В коридоре Рокотов наткнулся на вахтёршу с сыном. Рядом с ними стояло нечто на трёх слоновьих конечностях, обросших изломанной корой, образованной сухими твёрдыми бородавками и папилломами. Уродливая тяжёлая броня покрывала почти всё тело, из-за чего оно сильно деформировалось, и малейшее движение давалось неповоротливому существу с большим трудом. Толстый слой наростов с рогообразными выступами объединял голову и туловище в одно целое. Глубоко внутри одеревенелой массы бегал жёлто-зелёный зрачок, вокруг века небольшой участок смуглой кожи. И только мужская рука сильно выбивалась из облика твари, будто её отрезали от нормального человека и пришили к трёхногому.

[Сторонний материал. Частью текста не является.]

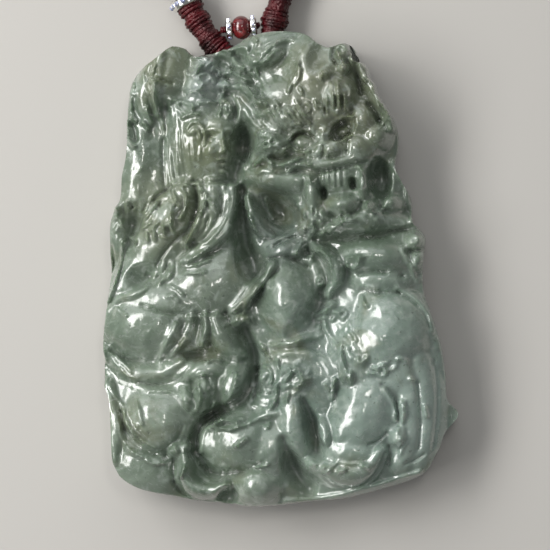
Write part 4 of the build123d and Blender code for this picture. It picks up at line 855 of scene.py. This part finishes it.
        [(-4.4, 24.7), (-3.0, 23.8), (-1.6, 24.4)], [(-5.0, 29.6), (-5.2, 26.0), (-5.6, 23.4)]]),
    ("base strip", 0.8, 5, [[(1.0, 1.8), (10.0, 2.6), (20.0, 5.2), (29.0, 7.9)]]),
]
brow_strands = 7
fine_lines.append(("brow strands", 0.45, 8, [
    [(-2.2 + 1.05 * k, 82.7 + 0.12 * k), (-0.8 + 1.0 * k, 80.9 + 0.1 * k), (0.7 + 0.95 * k, 79.4 + 0.1 * k)]
    for k in range(brow_strands)]))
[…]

Рокотов мчался без оглядки, оставляя цеха с жуткими обитателями позади. Он вылетел с проходной и направился к автовокзалу. Последний пригородный автобус уехал больше двух часов назад. В Чалгаевск вела одна дорога, здесь же она и заканчивалась. Город был тупиком на карте, рядом с ним не проходили трассы и не курсировали попутки. Рокотов быстро поднимался из низины, окружённой высокими холмами.